Ask yourself; what are the values that allow us to build a lasting and successful relationship with our athletes?
My personal values, for now, that I consider staple for building a positive and lasting relationship are: trust, sense of humor, knowledge, and care.
Trust is the willingness to be open and vulnerable with someone else. Establishing trust in a relationship might take a long time, especially when you see your athletes twice a week for one hour. We must prove ourselves as coaches to demonstrate credibility and integrity over weeks. Some ways that have been found useful to help build trust are positive feedback and listening and speaking to the athlete, even about life outside training (with boundaries, especially at collegiate-level). Trust is at the foundation of a healthy and successful relationship, and I believe that without trust, there can’t be respect. Consequently, a relationship can’t exist where both parties work for a common and pre-established goal.
As a coach with sense of humor (I think), I believe this trait doesn’t have to be hidden, of course, with boundaries and professionalism taken into account. But, as coaches, I think we often tend to take ourselves too seriously from this standpoint, and we should ask ourselves how we would feel if our athletes would make us laugh and create a better environment where we enjoy working. We all know what the answer would be. So, why don’t we start implementing this behavior? Especially in a situation where the sport might have more importance than the weight room, we should be able to make the environment enjoyable for our athletes and turn it from a place where they have to go into a place they WANT to go.
A good sense of humor is vital.
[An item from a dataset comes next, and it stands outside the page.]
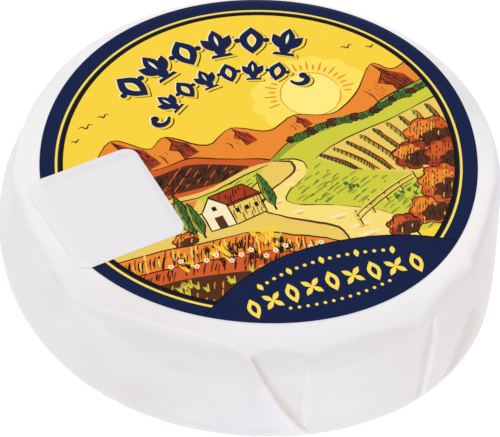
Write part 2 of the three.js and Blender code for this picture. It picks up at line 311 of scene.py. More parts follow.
# Print colours as they are seen, red, green and blue out of 255.
INKS = {
    "sky": (251, 213, 62), "glow": (255, 226, 92), "sun": (255, 236, 128), "sand": (252, 224, 124),
    "orange": (238, 138, 44), "rust": (212, 92, 36), "brick": (166, 58, 28), "brown": (84, 44, 24),
    "ink": (26, 16, 12), "straw": (238, 204, 96), "cream": (250, 236, 196), "lime": (208, 206, 60),
    "olive": (158, 164, 52), "green": (66, 108, 46), "navy": (12, 28, 70), "line": (255, 224, 88),
    "black": (12, 12, 12),
}
PAPER_COLOUR = (236, 233, 235)
PAPER_TINTS = [((240, 238, 237), 55), ((233, 230, 236), 85)]
# Tones painted into the wrap's colour in place of light: a warm shade and a grey shade in folds and under
# the shoulder's crease, a painted brightness above the crease where light falls from above, and a painted
# highlight on crests, lips and wrinkles.
PAINTED_PAPER_LIGHT = {
    "painted_warm_shade": (229, 217, 209), "shade": (223, 218, 216), "bright": (249, 246, 245), "crest": (244, 243, 247),
}
STICKER_COLOUR = (233, 231, 233)
STICKER_TONES = {"margin": (226, 224, 229), "bright": (243, 240, 240)}
FIBRE_STRENGTH = 0.35
ROUGHNESS_SPREAD = 0.05
ROUGHNESS_WAVES = 260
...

If you can develop the skill to make anyone laugh, it is a highly valued skill, and it will help you in the process of building trust with the athletes.
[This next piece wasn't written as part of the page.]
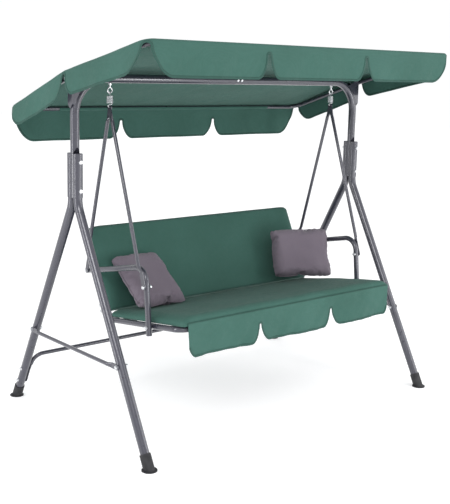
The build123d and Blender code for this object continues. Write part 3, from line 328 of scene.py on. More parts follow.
class Hem:
    """The lower edge of a hanging strip: panels of one drop each, parted by rounded notches.

    notches holds (position, apex depth, half width, corner radius).  A closed
    hem runs round a loop of the given length, and drops holds the drop of the
    panel after each notch.  An open one has its two ends and the radius of
    their corners, and drops starts with the panel before the first notch.
    """

    def __init__(self, notches, drops, length=None, ends=(), corner=None):
        self.length = length
        if length:
            position, *shape = notches[0]
            self.edges = list(notches)
            stops = [*notches, (position + length, *shape)]
        else:
            stops = [(ends[0], END_DEPTH, 0, corner), *notches, (ends[1], END_DEPTH, 0, corner)]
            self.edges = stops
        self.spans = list(zip(stops, stops[1:], drops))

    def depth(self, s):
        """How far the edge hangs below the strip's top at position s."""
        if self.length and s < self.edges[0][0]:
            s += self.length
        for first, last, drop in self.spans:
            if first[0] - 1e-9 <= s <= last[0] + 1e-9:
                value = drop
                for gap, (_, apex, half, radius) in ((s - first[0], first), (last[0] - s, last)):
                    if gap < half:
                        return apex + half - sqrt(max(0.0, half * half - gap * gap))
                    near = (gap - half) / radius
                    if near < 1:
                        floor_depth = apex + half
                        value -= (drop - floor_depth) * (1 - max(0.0, 1 - (1 - near) ** 2) ** BELL_POWER)
                return value
        return self.spans[-1][2]

    def columns(self, first, last, step=0.009):
        """Positions along the strip, close together at the notches."""
        count = round((last - first) / step)
        spots = {round(first + (last - first) * i / count, 6) for i in range(count + 1)}
        for position, _, half, radius in self.edges:
            near = [0.0, half + NEAR_NOTCH] + [half + radius * t for t in FLARE_STEPS]
            if half:
                near += [half * 0.5, half * 0.8, half - NEAR_NOTCH]
            for offset in near:
                for sign in (-1, 1):
                    spot = position + sign * offset
                    if self.length:
                        spot = (spot - first) % self.length + first
                    if first <= spot <= last:
                        spots.add(round(spot, 6))
        ordered = sorted(spots)
        kept = [ordered[0]]
        for spot in ordered[1:]:
            if spot - kept[-1] > CLOSEST_COLUMNS:
                kept.append(spot)
        return kept


def hang(hem, place, columns, lead, rows=14):
    """Rows of points of a strip, from place(s, 0) through the depths in lead and on down to the hem."""
    strip = [[place(s, d) for s in columns] for d in lead]
    for j in range(1, rows + 1):
        strip.append([place(s, lead[-1] + (hem.depth(s) - lead[-1]) * j / rows) for s in columns])
    return strip


TAPE_W = 0.009              # the binding reaches this far up from the hem
TAPE_PROUD = 0.0013         # and stands this far off the cloth's middle
TAPE_SECTION = ((TAPE_W, 0.0), (TAPE_W, 1.0), (TAPE_W * 0.5, 1.15), (0.0, 1.0), (-0.001, 0.0),
                (0.0, -1.0), (TAPE_W * 0.5, -1.15), (TAPE_W, -1.0))
TAPE_SMOOTHING = 3          # columns to either side that share the tape's direction
SLOPE_STEP = 0.002          # for measuring which way the cloth faces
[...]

As mentioned before, technical skills occupy a big role in our job as strength coaches. Being credible through a designed and personalized program help build trust and strengthen the relationship with our athletes. If strong relationship and good program administration (periodization, exercise selection) work together, we are likely to achieve the ultimate goal.
Ultimately, it all comes down to knowing the person we are relating with. Everyone is unique and has specific and different traits/behaviors. As strength coaches, we are used to studying the sport and making a good and detailed needs analysis that will further help us plan our program. We should consider that in understanding who our athletes are, beyond being the team's middle blockers or goalie, we should probably run a "personal needs analysis" of the people we communicate with, as we do for the sport. Better understanding the preferences and traits of our athletes will allow us to get the most out of them, and our approaches will help the athlete achieve the outcome faster. Sometimes, as well as asking ourselves what the energy system or the primary injuries of the sport is, we should ask ourselves what the personality of our athletes (introvert, extrovert), which type of coaching/energy they have enjoyed the most, and get value from, etc.
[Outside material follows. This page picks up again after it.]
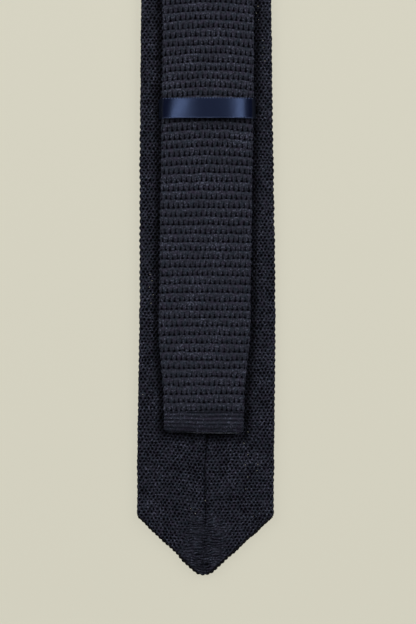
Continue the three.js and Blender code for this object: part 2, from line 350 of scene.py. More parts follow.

When coaching, the perfect recipe does not exist. But, as with everything in life, with trials and errors, discussions with other coaches, and reading and listening to coaching resources, we can better understand and be aware of what might lead to increasing our chances of building positive and lasting relationships with our athletes.
Combining this awareness and a more scientific understanding of what athletes look for in an S&C coach will improve our coaching behaviors and perhaps turn a good relationship into a better and more lasting one.